The Carlos Costa Pinto Museum houses the collection of a wealthy businessman and his family. The collection includes works typical of colonial and imperial Bahia from the 17th-20th centuries. Exhibited thematically, the display consists of home furnishings, porcelain, and jewelry, including crystal and hand-painted porcelain dishes. Of special interest are silver balagandans — clusters of charms once pinned to the blouses of slave women to indicate their owners’ personal wealth. The flooring in the main rooms of the American colonial-style building, dating from 1958, is of pink Carrara marble.

Our day ended in the Lower City, where there are more churches and museums. Our last stop was at the Bahia Museum of Modern Art. From the printed schedule, the museum seems to have a rich schedule of classes and speakers on contemporary literature, poetry, book illustration, and similar topics. However, one must know Portuguese to benefit from any of these offerings. Hardly anyone speaks English in Brazil. Few museums have English wall texts or captions; brochures in English do not exist.

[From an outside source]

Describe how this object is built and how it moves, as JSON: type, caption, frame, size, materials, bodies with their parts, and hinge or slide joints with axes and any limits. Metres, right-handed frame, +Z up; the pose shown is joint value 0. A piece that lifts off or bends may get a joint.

Evidence of faith goes beyond churches. One popular souvenir of Salvador is a colored ribbon stamped with the words Lembrança do Senhor do Bonfim da Bahia (“Souvenir from the Savior of Bahia"), which is tied around the wrist in three knots, each representing a wish. One’s wishes come true when the ribbon falls off. Sold in various colors, each type of ribbon symbolizes a deity in the Yoruba religion. The ribbon is a spiritual link to traditional Afro-Brazilian culture.

A similar spiritual link can be seen in water sculptures of various Condomble gods, reached by boat to leave offerings for one’s wishes to come true. I was able to catch a glimpse of these on the way to the airport as our van speeded by. Had I been able to take a boat to reach one of the gods, I would have wished to return to Salvador for a longer time to explore this fascinating city.